We can enforce some parameters inside the network to be exactly the same: parameter sharing. A significant advantage of parameter sharing over regularizing the parameters to be close is that only a subset of the parameters (the unique set) needs to be stored in memory.

Soft constraints: Parameter Tying

Instead of enforcing same parameters we can enforce soft constraints, in the sense that certain parameters should be close to one another (MMD in deep domain adaptation).

Extensive use of parameter sharing occurs in convolutional neural networks (CNNs) applied to computer vision. Convolutional neural networks are multi-layer networks with local connectivity: neuron in a layer are only connected to a small region of the layer before it, there is this sharing of weight of parameters across spatial positions this allow to learning shift-invariant filter kernels and to reduce the number of parameters.

Model Ensembles and Dropout

the ensembles of models implies train several different models separately, then have all of the models vote on the output for test examples so to average it (typically not done with neural nets).

the Dropout is a more efficient way to regularize the models, when apply dropout we randomly set some neurons to zero in the forward pass. The choice of units to drop is random, determined by a probability p, chosen by a validation set or set a priori. Dropout is very useful since it forces the network to have redundant representation of the most important features.

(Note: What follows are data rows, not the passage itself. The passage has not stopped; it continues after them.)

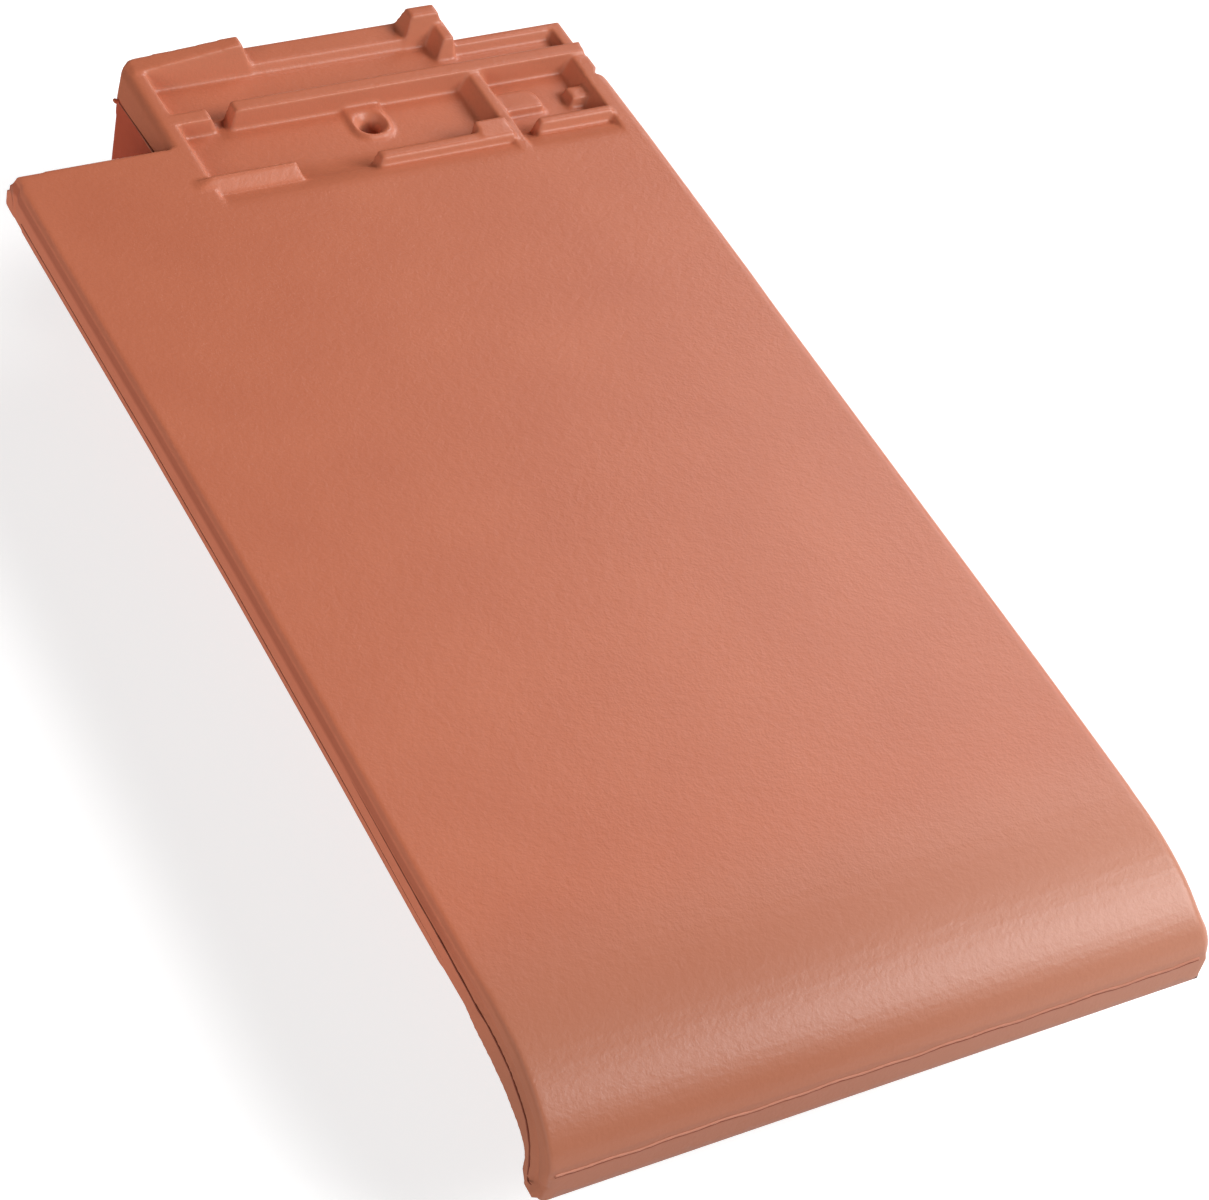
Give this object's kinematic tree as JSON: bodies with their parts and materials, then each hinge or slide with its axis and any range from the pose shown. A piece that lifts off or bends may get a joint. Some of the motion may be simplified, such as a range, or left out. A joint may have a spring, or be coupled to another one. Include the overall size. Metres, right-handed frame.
{
  "type": "clay verge roof tile",
  "caption": "Flat interlocking clay tile for the verge of a pitched roof, with a rounded nose, a side flap and a nail hole in its recessed head.",
  "frame": {"origin": "middle of the tile's length and width, level with the lower edge of the flap, which lies on the floor", "axes": "+Y up the roof slope from the nose to the head, along the longest side; +X across the tile, from the drip lip to the cover flange; +Z out of the deck"},
  "size_m": [0.2434, 0.4786, 0.0695],
  "materials": {
    "terracotta": "unglazed fired clay, matt, pressed smooth"
  },
  "bodies": {
    "root": {"verge_tile": "terracotta"}
  },
  "joints": []
}
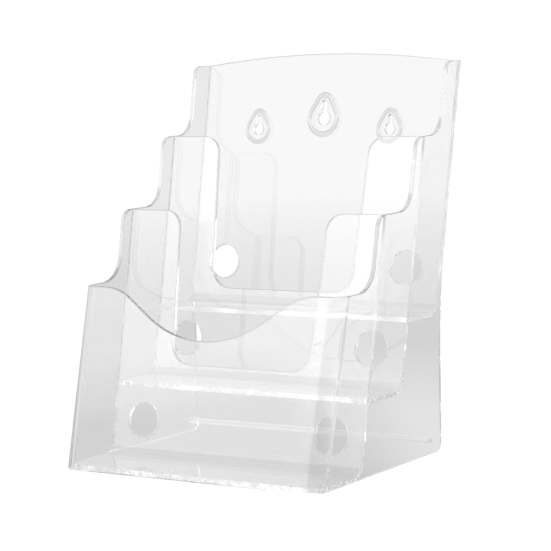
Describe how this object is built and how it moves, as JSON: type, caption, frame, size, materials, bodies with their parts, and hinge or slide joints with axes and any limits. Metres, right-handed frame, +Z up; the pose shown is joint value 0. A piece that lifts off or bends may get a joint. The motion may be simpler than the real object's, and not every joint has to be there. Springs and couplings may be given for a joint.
{
  "type": "brochure rack",
  "caption": "Clear plastic countertop brochure rack with stepped side walls, a scooped front, U-cut tier fronts and a tall arched back with keyholes.",
  "frame": {"origin": "middle of the footprint's bounding box, on the table", "axes": "+Z up, the front of the rack faces -Y, +X to the right as seen from the front"},
  "size_m": [0.165, 0.155, 0.2138],
  "materials": {
    "clear_plastic": "polished"
  },
  "bodies": {
    "root": {"left_side_panel": "clear_plastic", "right_side_panel": "clear_plastic", "front_panel": "clear_plastic", "lower_tier_panel": "clear_plastic", "middle_tier_panel": "clear_plastic", "back_panel": "clear_plastic", "rear_tie_bar": "clear_plastic"}
  },
  "joints": []
}
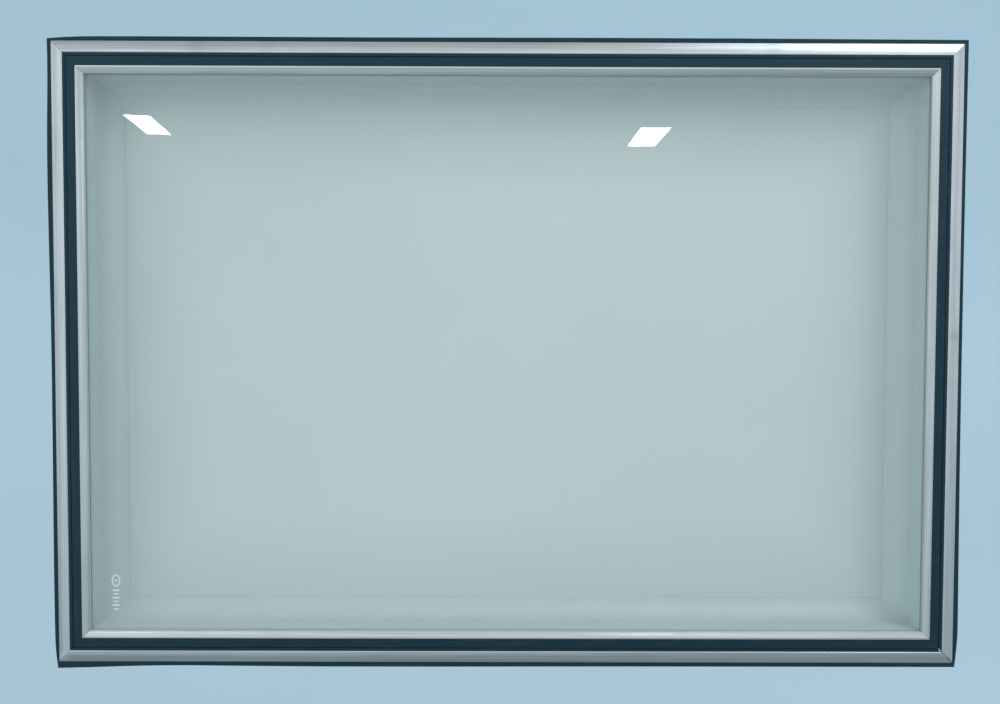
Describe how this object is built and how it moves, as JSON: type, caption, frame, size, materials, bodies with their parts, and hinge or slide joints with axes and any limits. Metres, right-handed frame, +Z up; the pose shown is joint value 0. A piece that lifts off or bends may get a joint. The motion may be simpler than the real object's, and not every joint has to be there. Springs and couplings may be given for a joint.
{
  "type": "framed glass screen panel",
  "caption": "Fixed rectangular guard screen for a wall cut-out: mitred satin aluminium frames with black rubber seals and infill, clear front pane over a pale rear pane.",
  "frame": {"origin": "centre of the wall cut-out, on the wall's front face, which is the centre of the front fixing holes", "axes": "+X to the right and +Z up as seen from the front, +Y through the wall from front to back"},
  "size_m": [1.2049, 0.0786, 0.8332],
  "materials": {
    "satin_aluminium": "satin anodised, with fine lengthwise drawing lines",
    "bead_aluminium": "satin anodised, a little smoother than the rails",
    "mill_aluminium": "plain mill finish, hidden",
    "zinc_steel": "zinc plated",
    "seal_rubber": "matt black",
    "infill_rubber": "smooth black with a slight sheen",
    "gasket_rubber": "matt grey",
    "foam_tape": "matt grey closed-cell foam",
    "packer_plastic": "moulded black",
    "clear_glass": "clear, polished, with a faint green tint",
    "opal_glass": "opaque pale grey-green, satin face",
    "coated_spacer": "grey powder coat",
    "desiccant": "packed beads, hidden"
  },
  "bodies": {
    "root": {"front_frame_rail_top": "satin_aluminium", "front_frame_rail_bottom": "satin_aluminium", "front_frame_rail_left": "satin_aluminium", "front_frame_rail_right": "satin_aluminium", "front_glazing_bead_top": "bead_aluminium", "front_glazing_bead_bottom": "bead_aluminium", "front_glazing_bead_left": "bead_aluminium", "front_glazing_bead_right": "bead_aluminium", "front_wall_seal_top": "seal_rubber", "front_wall_seal_bottom": "seal_rubber", "front_wall_seal_left": "seal_rubber", "front_wall_seal_right": "seal_rubber", "front_infill_strip_top": "infill_rubber", "front_infill_strip_bottom": "infill_rubber", "front_infill_strip_left": "infill_rubber", "front_infill_strip_right": "infill_rubber", "front_wedge_gasket_top": "gasket_rubber", "front_wedge_gasket_bottom": "gasket_rubber", "front_wedge_gasket_left": "gasket_rubber", "front_wedge_gasket_right": "gasket_rubber", "front_glazing_tape": "foam_tape", "front_glazing_packers": "packer_plastic", "front_corner_cleats": "mill_aluminium", "front_cleat_grub_screws": "zinc_steel", "front_spacer_screws": "zinc_steel", "rear_frame_rail_top": "satin_aluminium", "rear_frame_rail_bottom": "satin_aluminium", "rear_frame_rail_left": "satin_aluminium", "rear_frame_rail_right": "satin_aluminium", "rear_glazing_bead_top": "bead_aluminium", "rear_glazing_bead_bottom": "bead_aluminium", "rear_glazing_bead_left": "bead_aluminium", "rear_glazing_bead_right": "bead_aluminium", "rear_wall_seal_top": "seal_rubber", "rear_wall_seal_bottom": "seal_rubber", "rear_wall_seal_left": "seal_rubber", "rear_wall_seal_right": "seal_rubber", "rear_infill_strip_top": "infill_rubber", "rear_infill_strip_bottom": "infill_rubber", "rear_infill_strip_left": "infill_rubber", "rear_infill_strip_right": "infill_rubber", "rear_wedge_gasket_top": "gasket_rubber", "rear_wedge_gasket_bottom": "gasket_rubber", "rear_wedge_gasket_left": "gasket_rubber", "rear_wedge_gasket_right": "gasket_rubber", "rear_glazing_tape": "foam_tape", "rear_glazing_packers": "packer_plastic", "rear_corner_cleats": "mill_aluminium", "rear_cleat_grub_screws": "zinc_steel", "rear_spacer_screws": "zinc_steel", "front_glass_pane": "clear_glass", "rear_opal_pane": "opal_glass", "spacer_bar_top": "coated_spacer", "spacer_bar_bottom": "coated_spacer", "spacer_bar_left": "coated_spacer", "spacer_bar_right": "coated_spacer", "spacer_corner_keys": "packer_plastic", "spacer_desiccant": "desiccant"}
  },
  "joints": []
}
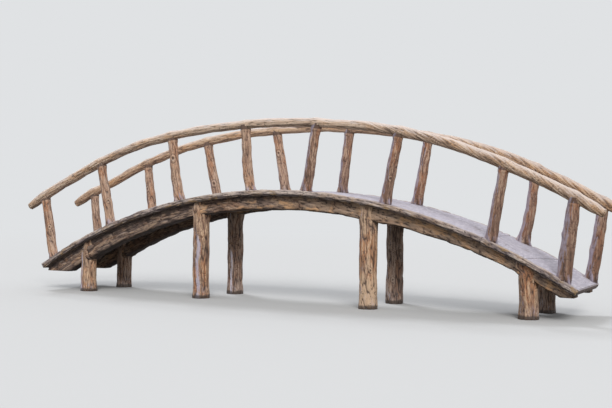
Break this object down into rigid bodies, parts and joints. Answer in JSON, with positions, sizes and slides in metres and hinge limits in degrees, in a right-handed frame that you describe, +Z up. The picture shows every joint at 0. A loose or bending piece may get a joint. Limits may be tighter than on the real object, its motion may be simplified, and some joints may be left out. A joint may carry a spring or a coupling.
{
  "type": "arched garden footbridge",
  "caption": "Low arched footbridge of stained cement shaped like logs: curved slab deck on posts and arched bearers, with leaning balusters under bent handrails.",
  "frame": {"origin": "at water level, under the middle of the arch, midway between the front and the back", "axes": "+X along the bridge, +Y across it towards the back, +Z up"},
  "size_m": [7.9099, 1.14, 2.2878],
  "materials": {
    "deck_cement": "pale lavender-grey worn cement with fine cross scoring and dark cross joints, ochre lichen on the edges",
    "bearer_cement": "dark brown stained cement with orange and tan patches and grain along the arch",
    "post_cement": "brown stained cement with deep upright bark grooves, pale streaks and a dark wet foot",
    "baluster_cement": "orange-brown stained cement with bark grooves, grey at the spreading foot",
    "rail_cement": "tan-brown stained cement with long grooves and a pale worn top"
  },
  "bodies": {
    "root": {"deck_slab": "deck_cement", "deck_end_left": "deck_cement", "deck_end_right": "deck_cement", "front_bearer_1": "bearer_cement", "front_bearer_2": "bearer_cement", "front_bearer_3": "bearer_cement", "front_bearer_4": "bearer_cement", "front_bearer_5": "bearer_cement", "front_post_1": "post_cement", "front_post_2": "post_cement", "front_post_3": "post_cement", "front_post_4": "post_cement", "front_baluster_1": "baluster_cement", "front_baluster_2": "baluster_cement", "front_baluster_3": "baluster_cement", "front_baluster_4": "baluster_cement", "front_baluster_5": "baluster_cement", "front_baluster_6": "baluster_cement", "front_baluster_7": "baluster_cement", "front_baluster_8": "baluster_cement", "front_handrail": "rail_cement", "back_bearer_1": "bearer_cement", "back_bearer_2": "bearer_cement", "back_bearer_3": "bearer_cement", "back_bearer_4": "bearer_cement", "back_bearer_5": "bearer_cement", "back_post_1": "post_cement", "back_post_2": "post_cement", "back_post_3": "post_cement", "back_post_4": "post_cement", "back_baluster_1": "baluster_cement", "back_baluster_2": "baluster_cement", "back_baluster_3": "baluster_cement", "back_baluster_4": "baluster_cement", "back_baluster_5": "baluster_cement", "back_baluster_6": "baluster_cement", "back_baluster_7": "baluster_cement", "back_baluster_8": "baluster_cement", "back_handrail": "rail_cement"}
  },
  "joints": []
}
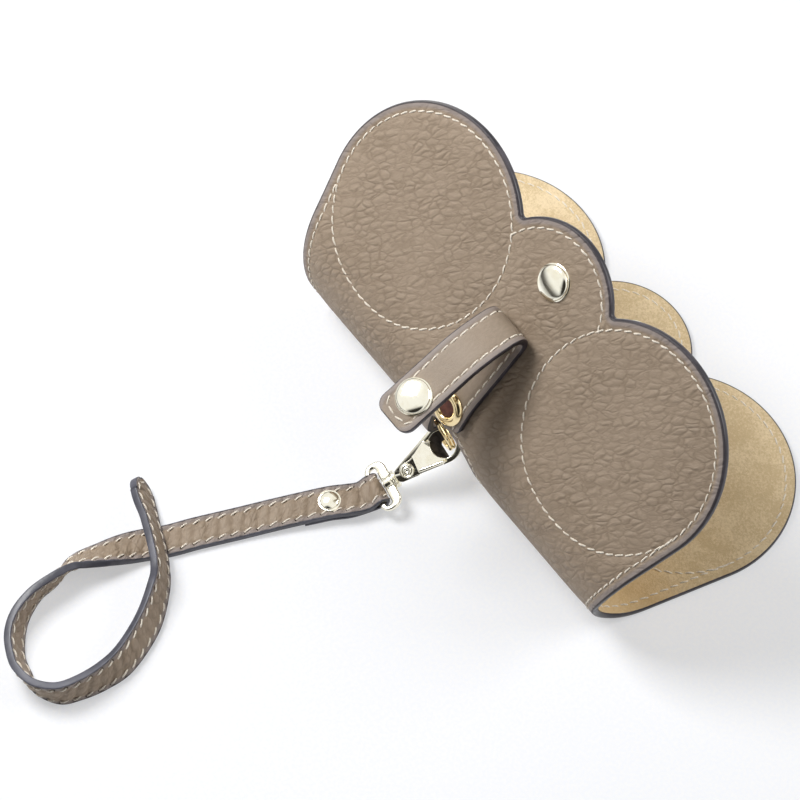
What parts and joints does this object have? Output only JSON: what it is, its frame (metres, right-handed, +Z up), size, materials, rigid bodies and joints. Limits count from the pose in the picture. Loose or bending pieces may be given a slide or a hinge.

Dropout provides an inexpensive approximation to training and evaluating a bagged ensemble of exponentially many neural networks, Dropout training is not quite the same as bagging training. In the case of bagging, the models are all independent. In the case of dropout, the models share parameters, with each model inheriting a different subset of parameters from the parent neural network. This parameter sharing makes it possible to represent an exponential number of models with a tractable amount of memory.